Given request: Repeat exactly the lines from the start through the line with "put(tube, name +", both ends included.

[BEGIN]

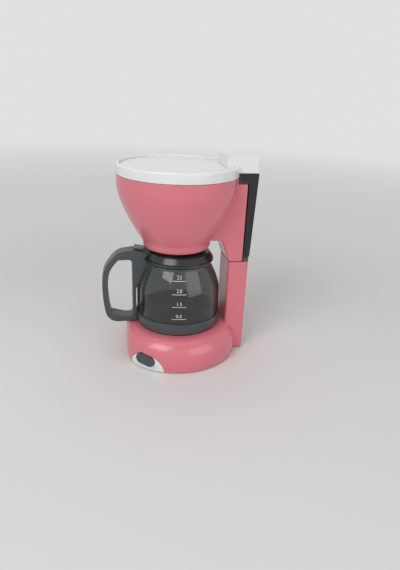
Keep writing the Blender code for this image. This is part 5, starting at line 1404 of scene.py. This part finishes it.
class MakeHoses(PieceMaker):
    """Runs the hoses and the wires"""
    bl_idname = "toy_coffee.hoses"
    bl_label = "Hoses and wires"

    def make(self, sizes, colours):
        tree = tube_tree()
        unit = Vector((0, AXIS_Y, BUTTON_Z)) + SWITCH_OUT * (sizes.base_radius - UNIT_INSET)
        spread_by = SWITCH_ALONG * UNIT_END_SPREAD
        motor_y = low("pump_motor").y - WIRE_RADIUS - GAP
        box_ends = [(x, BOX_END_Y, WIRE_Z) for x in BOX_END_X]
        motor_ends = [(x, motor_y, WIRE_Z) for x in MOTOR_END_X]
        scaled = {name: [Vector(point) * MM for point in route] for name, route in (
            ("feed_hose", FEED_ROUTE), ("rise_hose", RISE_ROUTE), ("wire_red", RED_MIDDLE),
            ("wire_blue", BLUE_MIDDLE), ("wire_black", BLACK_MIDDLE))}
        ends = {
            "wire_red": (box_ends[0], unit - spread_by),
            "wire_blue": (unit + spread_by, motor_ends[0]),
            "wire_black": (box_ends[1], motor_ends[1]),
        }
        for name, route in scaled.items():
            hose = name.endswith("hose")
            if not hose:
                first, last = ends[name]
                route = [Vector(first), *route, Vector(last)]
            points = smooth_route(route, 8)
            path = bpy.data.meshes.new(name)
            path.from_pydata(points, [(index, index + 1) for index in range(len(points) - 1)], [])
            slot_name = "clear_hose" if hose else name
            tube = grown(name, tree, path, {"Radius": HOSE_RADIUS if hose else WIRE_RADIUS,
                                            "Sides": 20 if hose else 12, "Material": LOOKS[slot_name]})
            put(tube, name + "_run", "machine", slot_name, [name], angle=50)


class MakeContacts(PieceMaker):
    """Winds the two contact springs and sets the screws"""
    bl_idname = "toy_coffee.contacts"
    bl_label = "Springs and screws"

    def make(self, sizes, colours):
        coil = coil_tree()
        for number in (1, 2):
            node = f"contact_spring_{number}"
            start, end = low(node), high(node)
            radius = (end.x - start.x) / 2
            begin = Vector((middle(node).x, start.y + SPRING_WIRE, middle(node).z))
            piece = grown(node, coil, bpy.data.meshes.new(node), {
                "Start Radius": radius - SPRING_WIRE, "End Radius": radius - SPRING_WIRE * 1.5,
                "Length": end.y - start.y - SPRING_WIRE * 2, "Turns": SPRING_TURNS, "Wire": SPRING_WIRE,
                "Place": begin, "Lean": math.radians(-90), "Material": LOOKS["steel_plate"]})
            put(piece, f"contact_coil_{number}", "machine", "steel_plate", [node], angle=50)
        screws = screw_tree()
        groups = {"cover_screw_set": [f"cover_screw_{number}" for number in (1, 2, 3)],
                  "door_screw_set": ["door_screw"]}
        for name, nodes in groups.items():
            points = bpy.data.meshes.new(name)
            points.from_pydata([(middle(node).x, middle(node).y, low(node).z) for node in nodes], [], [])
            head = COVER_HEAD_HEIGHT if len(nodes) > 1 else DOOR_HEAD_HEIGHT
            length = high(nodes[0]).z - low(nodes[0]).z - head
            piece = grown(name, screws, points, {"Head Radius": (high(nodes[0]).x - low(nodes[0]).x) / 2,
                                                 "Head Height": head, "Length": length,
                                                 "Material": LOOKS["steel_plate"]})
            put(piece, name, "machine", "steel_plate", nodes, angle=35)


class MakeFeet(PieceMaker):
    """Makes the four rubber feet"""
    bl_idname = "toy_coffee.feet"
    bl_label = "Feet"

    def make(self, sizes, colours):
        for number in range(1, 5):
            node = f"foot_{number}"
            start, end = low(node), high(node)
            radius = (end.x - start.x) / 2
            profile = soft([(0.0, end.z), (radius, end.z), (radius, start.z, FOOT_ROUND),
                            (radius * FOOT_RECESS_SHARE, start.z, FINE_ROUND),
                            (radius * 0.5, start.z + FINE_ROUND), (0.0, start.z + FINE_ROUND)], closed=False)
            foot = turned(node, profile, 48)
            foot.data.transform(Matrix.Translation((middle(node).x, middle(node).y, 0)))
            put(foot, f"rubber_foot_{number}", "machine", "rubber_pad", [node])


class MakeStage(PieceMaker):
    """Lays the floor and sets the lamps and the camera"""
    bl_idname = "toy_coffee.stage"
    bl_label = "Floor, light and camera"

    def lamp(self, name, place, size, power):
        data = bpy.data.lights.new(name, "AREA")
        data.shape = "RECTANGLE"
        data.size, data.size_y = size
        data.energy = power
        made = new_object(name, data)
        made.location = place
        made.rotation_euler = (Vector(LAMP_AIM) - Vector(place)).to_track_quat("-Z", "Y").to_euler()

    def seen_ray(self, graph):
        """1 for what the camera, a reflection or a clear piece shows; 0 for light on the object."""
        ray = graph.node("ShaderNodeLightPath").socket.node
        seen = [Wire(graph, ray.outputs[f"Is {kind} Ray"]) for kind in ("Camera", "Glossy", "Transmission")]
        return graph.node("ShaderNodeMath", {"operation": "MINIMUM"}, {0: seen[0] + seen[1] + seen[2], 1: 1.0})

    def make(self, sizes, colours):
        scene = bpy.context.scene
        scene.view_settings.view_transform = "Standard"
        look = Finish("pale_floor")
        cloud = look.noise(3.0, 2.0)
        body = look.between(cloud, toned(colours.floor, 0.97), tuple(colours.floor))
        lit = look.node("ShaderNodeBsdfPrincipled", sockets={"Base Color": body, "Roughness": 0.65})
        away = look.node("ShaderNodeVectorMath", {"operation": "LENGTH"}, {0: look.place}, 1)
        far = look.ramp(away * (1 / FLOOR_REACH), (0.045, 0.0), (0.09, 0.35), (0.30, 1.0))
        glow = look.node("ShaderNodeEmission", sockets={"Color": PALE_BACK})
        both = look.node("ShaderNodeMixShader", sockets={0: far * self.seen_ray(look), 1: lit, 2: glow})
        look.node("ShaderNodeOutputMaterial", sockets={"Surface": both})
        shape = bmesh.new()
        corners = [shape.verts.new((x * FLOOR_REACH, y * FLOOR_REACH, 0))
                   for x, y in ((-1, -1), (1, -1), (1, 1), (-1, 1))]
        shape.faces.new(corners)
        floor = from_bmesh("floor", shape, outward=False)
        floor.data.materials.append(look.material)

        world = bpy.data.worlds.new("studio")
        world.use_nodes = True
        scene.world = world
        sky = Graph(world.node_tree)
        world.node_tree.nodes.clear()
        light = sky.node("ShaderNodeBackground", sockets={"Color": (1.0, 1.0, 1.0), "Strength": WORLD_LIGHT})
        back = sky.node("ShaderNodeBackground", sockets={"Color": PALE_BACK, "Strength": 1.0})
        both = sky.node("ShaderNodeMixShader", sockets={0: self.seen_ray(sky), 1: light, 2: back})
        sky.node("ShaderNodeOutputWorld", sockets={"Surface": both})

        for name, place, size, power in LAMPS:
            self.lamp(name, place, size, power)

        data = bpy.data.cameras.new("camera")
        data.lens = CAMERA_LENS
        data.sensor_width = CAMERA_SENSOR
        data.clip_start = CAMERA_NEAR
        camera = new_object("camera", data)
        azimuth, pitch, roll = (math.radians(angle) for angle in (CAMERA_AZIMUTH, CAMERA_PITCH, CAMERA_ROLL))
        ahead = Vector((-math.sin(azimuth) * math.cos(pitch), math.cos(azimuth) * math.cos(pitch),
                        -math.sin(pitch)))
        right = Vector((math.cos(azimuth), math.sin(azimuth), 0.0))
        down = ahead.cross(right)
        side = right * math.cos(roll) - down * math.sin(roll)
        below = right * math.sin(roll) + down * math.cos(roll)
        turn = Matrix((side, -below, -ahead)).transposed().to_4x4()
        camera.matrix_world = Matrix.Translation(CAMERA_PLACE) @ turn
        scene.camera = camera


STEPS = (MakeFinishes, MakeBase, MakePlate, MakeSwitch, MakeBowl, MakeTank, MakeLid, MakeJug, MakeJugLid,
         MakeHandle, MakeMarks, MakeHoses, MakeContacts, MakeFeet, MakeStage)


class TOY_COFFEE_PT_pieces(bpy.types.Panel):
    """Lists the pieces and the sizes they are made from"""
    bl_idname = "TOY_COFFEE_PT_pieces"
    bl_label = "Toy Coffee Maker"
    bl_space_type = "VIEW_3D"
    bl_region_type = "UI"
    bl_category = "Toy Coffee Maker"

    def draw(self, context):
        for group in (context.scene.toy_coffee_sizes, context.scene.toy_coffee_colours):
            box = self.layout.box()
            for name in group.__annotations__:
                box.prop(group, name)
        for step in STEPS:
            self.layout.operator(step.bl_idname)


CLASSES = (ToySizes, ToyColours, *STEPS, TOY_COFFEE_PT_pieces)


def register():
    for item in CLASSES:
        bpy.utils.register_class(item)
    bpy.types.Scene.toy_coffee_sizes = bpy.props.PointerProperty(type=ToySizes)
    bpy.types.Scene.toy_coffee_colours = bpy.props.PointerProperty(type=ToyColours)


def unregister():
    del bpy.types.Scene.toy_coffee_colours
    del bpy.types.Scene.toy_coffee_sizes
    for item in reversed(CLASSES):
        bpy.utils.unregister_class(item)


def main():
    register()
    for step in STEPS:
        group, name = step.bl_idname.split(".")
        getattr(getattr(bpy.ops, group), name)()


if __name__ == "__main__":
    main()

[END]

Answer in full:
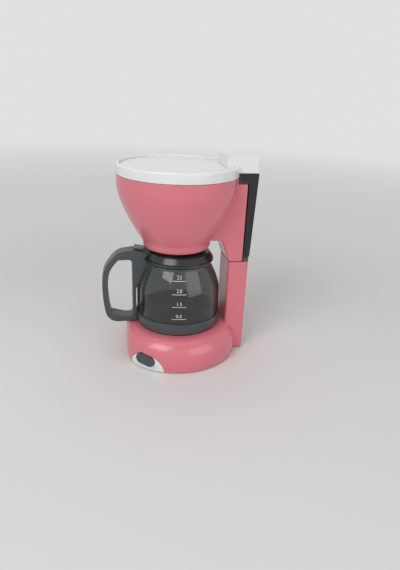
Keep writing the Blender code for this image. This is part 5, starting at line 1404 of scene.py. This part finishes it.
class MakeHoses(PieceMaker):
    """Runs the hoses and the wires"""
    bl_idname = "toy_coffee.hoses"
    bl_label = "Hoses and wires"

    def make(self, sizes, colours):
        tree = tube_tree()
        unit = Vector((0, AXIS_Y, BUTTON_Z)) + SWITCH_OUT * (sizes.base_radius - UNIT_INSET)
        spread_by = SWITCH_ALONG * UNIT_END_SPREAD
        motor_y = low("pump_motor").y - WIRE_RADIUS - GAP
        box_ends = [(x, BOX_END_Y, WIRE_Z) for x in BOX_END_X]
        motor_ends = [(x, motor_y, WIRE_Z) for x in MOTOR_END_X]
        scaled = {name: [Vector(point) * MM for point in route] for name, route in (
            ("feed_hose", FEED_ROUTE), ("rise_hose", RISE_ROUTE), ("wire_red", RED_MIDDLE),
            ("wire_blue", BLUE_MIDDLE), ("wire_black", BLACK_MIDDLE))}
        ends = {
            "wire_red": (box_ends[0], unit - spread_by),
            "wire_blue": (unit + spread_by, motor_ends[0]),
            "wire_black": (box_ends[1], motor_ends[1]),
        }
        for name, route in scaled.items():
            hose = name.endswith("hose")
            if not hose:
                first, last = ends[name]
                route = [Vector(first), *route, Vector(last)]
            points = smooth_route(route, 8)
            path = bpy.data.meshes.new(name)
            path.from_pydata(points, [(index, index + 1) for index in range(len(points) - 1)], [])
            slot_name = "clear_hose" if hose else name
            tube = grown(name, tree, path, {"Radius": HOSE_RADIUS if hose else WIRE_RADIUS,
                                            "Sides": 20 if hose else 12, "Material": LOOKS[slot_name]})
            put(tube, name + "_run", "machine", slot_name, [name], angle=50)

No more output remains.